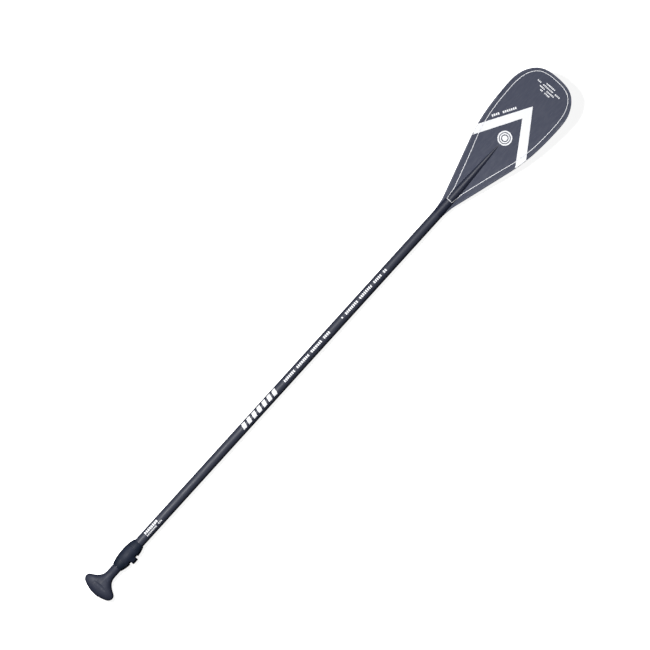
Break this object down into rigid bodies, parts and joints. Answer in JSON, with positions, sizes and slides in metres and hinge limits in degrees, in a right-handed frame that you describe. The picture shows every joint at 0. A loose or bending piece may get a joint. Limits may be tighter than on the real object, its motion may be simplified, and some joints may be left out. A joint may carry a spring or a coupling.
{
  "type": "single blade paddle",
  "caption": "Adjustable stand-up paddle: teardrop blade with a tapering spine, slim round shaft, lever clamp and sliding extension tube with a palm grip.",
  "frame": {"origin": "middle of the length and width, on the surface that the paddle lies on", "axes": "+X along the shaft towards the blade's tip, +Y across the blade, +Z out of the blade's ribbed front face"},
  "size_m": [1.9001, 0.1902, 0.0873],
  "materials": {
    "shaft_composite": "gloss",
    "blade_composite": "satin",
    "edge_plastic": "satin",
    "clamp_nylon": "matte",
    "lever_nylon": "satin",
    "grip_plastic": "satin",
    "tube_composite": "satin",
    "foam": "matte",
    "hard_plastic": "matte",
    "seal_rubber": "matte",
    "steel": "satin",
    "brass": "satin"
  },
  "bodies": {
    "shaft": {"main_shaft": "shaft_composite", "anti_twist_key": "brass", "shaft_plug": "foam", "clamp_body": "clamp_nylon", "lever_pivot_pin": "brass", "clamp_bolt": "steel", "bolt_washer": "steel", "cam_pad": "steel", "wiper_ring": "seal_rubber", "blade_spine": "blade_composite", "spine_core": "foam", "blade_front_skin": "blade_composite", "blade_back_skin": "blade_composite", "blade_core": "foam", "blade_edge_rail": "edge_plastic"},
    "extension": {"extension_tube": "tube_composite", "extension_end_bush": "hard_plastic", "bush_seal": "seal_rubber", "grip_front_shell": "grip_plastic", "grip_back_shell": "grip_plastic", "grip_insert": "hard_plastic"},
    "lever": {"clamp_lever": "lever_nylon"}
  },
  "joints": [
    {"name": "extension_slide", "type": "slide", "parent": "shaft", "child": "extension", "axis": [-1, 0, 0], "range_m": [0, 0.3]},
    {"name": "lever_open", "type": "hinge", "parent": "shaft", "child": "lever", "pos_m": [-0.8095, -0.0215, 0.0275], "axis": [1, 0, 0], "range_deg": [0, 120]}
  ]
}
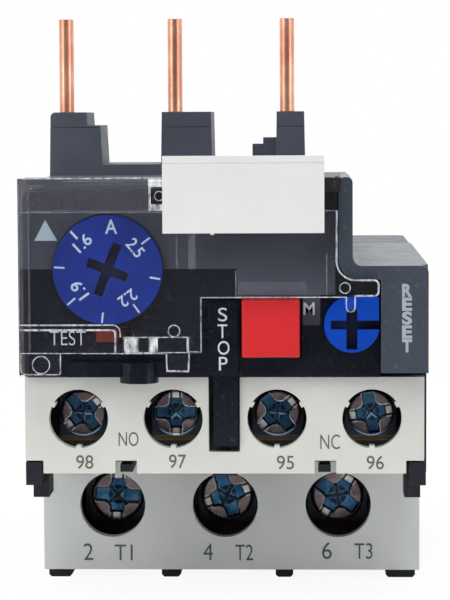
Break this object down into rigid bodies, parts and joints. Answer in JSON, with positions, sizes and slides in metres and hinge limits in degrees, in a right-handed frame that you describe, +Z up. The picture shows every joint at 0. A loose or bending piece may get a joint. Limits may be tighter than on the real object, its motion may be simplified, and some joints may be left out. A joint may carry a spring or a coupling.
{
  "type": "thermal overload relay",
  "caption": "Plug-in thermal overload relay with a setting dial, stop and reset buttons, clear hinged cover, screw terminals and copper pins.",
  "frame": {"origin": "middle of the width and of the depth, on the resting plane of the feet", "axes": "+X to the right across the front, +Y from the front to the back, +Z up along the plug-in pins"},
  "size_m": [0.045, 0.07, 0.0673],
  "materials": {
    "black_plastic": "matt moulded",
    "panel_black": "satin moulded",
    "slate_plastic": "matt moulded",
    "dark_grey_plate": "matt",
    "frame_grey": "matt moulded",
    "cream_plastic": "fine grain",
    "grey_plastic": "fine grain",
    "clear_plastic": "polished",
    "white_plastic": "matt",
    "dial_blue": "satin",
    "knob_blue": "satin",
    "button_red": "fine grain",
    "slider_red": "matt",
    "copper": "drawn",
    "brass": "rolled",
    "zinc_steel": "zinc plated",
    "bimetal": "rolled",
    "spring_steel": "bright",
    "mechanism_white": "moulded"
  },
  "bodies": {
    "root": {"base_housing": "black_plastic", "pin_housing": "slate_plastic", "mechanism_housing": "black_plastic", "front_panel": "panel_black", "marking_plate": "dark_grey_plate", "side_frame": "frame_grey", "aux_terminal_cover": "cream_plastic", "power_terminal_cover": "grey_plastic", "hinge_pin": "spring_steel", "lever_pin": "spring_steel", "stop_spring": "spring_steel", "reset_spring": "spring_steel", "test_spring": "spring_steel", "pin_1": "copper", "bimetal_strip_1": "bimetal", "heater_winding_1": "bimetal", "load_terminal_1": "brass", "pin_2": "copper", "bimetal_strip_2": "bimetal", "heater_winding_2": "bimetal", "load_terminal_2": "brass", "pin_3": "copper", "bimetal_strip_3": "bimetal", "heater_winding_3": "bimetal", "load_terminal_3": "brass", "aux_strip_98": "brass", "aux_strip_97": "brass", "aux_strip_95": "brass", "aux_strip_96": "brass"},
    "cover": {"clear_cover": "clear_plastic", "label_plate": "white_plastic"},
    "dial": {"setting_dial": "dial_blue", "dial_cam": "mechanism_white"},
    "stop": {"stop_button": "button_red"},
    "reset": {"reset_stem": "mechanism_white"},
    "knob": {"mode_knob": "knob_blue"},
    "test": {"test_slider": "slider_red"},
    "lever": {"trip_lever": "mechanism_white", "compensating_strip": "bimetal"},
    "bar": {"trip_bar": "mechanism_white"},
    "carrier": {"contact_carrier": "mechanism_white", "bridge_open": "copper", "bridge_closed": "copper"},
    "clamp_t1": {"power_clamp_1": "zinc_steel"},
    "screw_t1": {"power_screw_1": "zinc_steel"},
    "clamp_t2": {"power_clamp_2": "zinc_steel"},
    "screw_t2": {"power_screw_2": "zinc_steel"},
    "clamp_t3": {"power_clamp_3": "zinc_steel"},
    "screw_t3": {"power_screw_3": "zinc_steel"},
    "clamp_98": {"aux_clamp_98": "zinc_steel"},
    "screw_98": {"aux_screw_98": "zinc_steel"},
    "clamp_97": {"aux_clamp_97": "zinc_steel"},
    "screw_97": {"aux_screw_97": "zinc_steel"},
    "clamp_95": {"aux_clamp_95": "zinc_steel"},
    "screw_95": {"aux_screw_95": "zinc_steel"},
    "clamp_96": {"aux_clamp_96": "zinc_steel"},
    "screw_96": {"aux_screw_96": "zinc_steel"}
  },
  "joints": [
    {"name": "cover_hinge", "type": "hinge", "parent": "root", "child": "cover", "pos_m": [0, -0.011, 0.0469], "axis": [-1, 0, 0], "range_deg": [0, 95]},
    {"name": "dial_turn", "type": "hinge", "parent": "root", "child": "dial", "pos_m": [-0.0128, -0.03, 0.03835], "axis": [0, 1, 0], "range_deg": [0, 264]},
    {"name": "stop_push", "type": "slide", "parent": "root", "child": "stop", "axis": [0, 1, 0], "range_m": [0, 0.0025], "stiffness_N_per_m": 400, "deforming": ["stop_spring"]},
    {"name": "reset_push", "type": "slide", "parent": "root", "child": "reset", "axis": [0, 1, 0], "range_m": [0, 0.0013], "stiffness_N_per_m": 400, "deforming": ["reset_spring"]},
    {"name": "mode_turn", "type": "hinge", "parent": "reset", "child": "knob", "pos_m": [0.0141, -0.031, 0.0323], "axis": [0, -1, 0], "range_deg": [0, 90]},
    {"name": "test_slide", "type": "slide", "parent": "root", "child": "test", "axis": [1, 0, 0], "range_m": [0, 0.0018], "stiffness_N_per_m": 200, "deforming": ["test_spring"]},
    {"name": "trip_turn", "type": "hinge", "parent": "root", "child": "lever", "pos_m": [0.0175, -0.013, 0.032], "axis": [0, 0, -1], "range_deg": [0, 5.5]},
    {"name": "bar_slide", "type": "slide", "parent": "root", "child": "bar", "axis": [1, 0, 0], "range_m": [0, 0.0014]},
    {"name": "carrier_slide", "type": "slide", "parent": "root", "child": "carrier", "axis": [0, 1, 0], "range_m": [0, 0.0015]},
    {"name": "clamp_lift_t1", "type": "slide", "parent": "root", "child": "clamp_t1", "axis": [0, -1, 0], "range_m": [0, 0.00194]},
    {"name": "screw_turn_t1", "type": "hinge", "parent": "clamp_t1", "child": "screw_t1", "pos_m": [-0.0142, -0.003, 0.00885], "axis": [0, -1, 0], "range_deg": [0, 1000]},
    {"name": "clamp_lift_t2", "type": "slide", "parent": "root", "child": "clamp_t2", "axis": [0, -1, 0], "range_m": [0, 0.00194]},
    {"name": "screw_turn_t2", "type": "hinge", "parent": "clamp_t2", "child": "screw_t2", "pos_m": [-0.0007, -0.003, 0.00885], "axis": [0, -1, 0], "range_deg": [0, 1000]},
    {"name": "clamp_lift_t3", "type": "slide", "parent": "root", "child": "clamp_t3", "axis": [0, -1, 0], "range_m": [0, 0.00194]},
    {"name": "screw_turn_t3", "type": "hinge", "parent": "clamp_t3", "child": "screw_t3", "pos_m": [0.0128, -0.003, 0.00885], "axis": [0, -1, 0], "range_deg": [0, 1000]},
    {"name": "clamp_lift_98", "type": "slide", "parent": "root", "child": "clamp_98", "axis": [0, -1, 0], "range_m": [0, 0.0018]},
    {"name": "screw_turn_98", "type": "hinge", "parent": "clamp_98", "child": "screw_98", "pos_m": [-0.0164, -0.022, 0.0215], "axis": [0, -1, 0], "range_deg": [0, 1080.5]},
    {"name": "clamp_lift_97", "type": "slide", "parent": "root", "child": "clamp_97", "axis": [0, -1, 0], "range_m": [0, 0.0018]},
    {"name": "screw_turn_97", "type": "hinge", "parent": "clamp_97", "child": "screw_97", "pos_m": [-0.0058, -0.022, 0.0215], "axis": [0, -1, 0], "range_deg": [0, 1080.5]},
    {"name": "clamp_lift_95", "type": "slide", "parent": "root", "child": "clamp_95", "axis": [0, -1, 0], "range_m": [0, 0.0018]},
    {"name": "screw_turn_95", "type": "hinge", "parent": "clamp_95", "child": "screw_95", "pos_m": [0.0058, -0.022, 0.0215], "axis": [0, -1, 0], "range_deg": [0, 1080.5]},
    {"name": "clamp_lift_96", "type": "slide", "parent": "root", "child": "clamp_96", "axis": [0, -1, 0], "range_m": [0, 0.0018]},
    {"name": "screw_turn_96", "type": "hinge", "parent": "clamp_96", "child": "screw_96", "pos_m": [0.0164, -0.022, 0.0215], "axis": [0, -1, 0], "range_deg": [0, 1080.5]}
  ],
  "couplings": [
    {"joint": "trip_turn", "follows": "bar_slide", "rad_per_m": 68.4},
    {"joint": "carrier_slide", "follows": "bar_slide", "ratio": 1.048},
    {"joint": "screw_turn_t1", "follows": "clamp_lift_t1", "rad_per_m": 8976},
    {"joint": "screw_turn_t2", "follows": "clamp_lift_t2", "rad_per_m": 8976},
    {"joint": "screw_turn_t3", "follows": "clamp_lift_t3", "rad_per_m": 8976},
    {"joint": "screw_turn_98", "follows": "clamp_lift_98", "rad_per_m": 10472},
    {"joint": "screw_turn_97", "follows": "clamp_lift_97", "rad_per_m": 10472},
    {"joint": "screw_turn_95", "follows": "clamp_lift_95", "rad_per_m": 10472},
    {"joint": "screw_turn_96", "follows": "clamp_lift_96", "rad_per_m": 10472}
  ]
}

Given task —
Find each line in the records holding the string "metres" and show it.

Output of the task —
Break this object down into rigid bodies, parts and joints. Answer in JSON, with positions, sizes and slides in metres and hinge limits in degrees, in a right-handed frame that you describe. The picture shows every joint at 0. A loose or bending piece may get a joint. Limits may be tighter than on the real object, its motion may be simplified, and some joints may be left out. A joint may carry a spring or a coupling.
Break this object down into rigid bodies, parts and joints. Answer in JSON, with positions, sizes and slides in metres and hinge limits in degrees, in a right-handed frame that you describe, +Z up. The picture shows every joint at 0. A loose or bending piece may get a joint. Limits may be tighter than on the real object, its motion may be simplified, and some joints may be left out. A joint may carry a spring or a coupling.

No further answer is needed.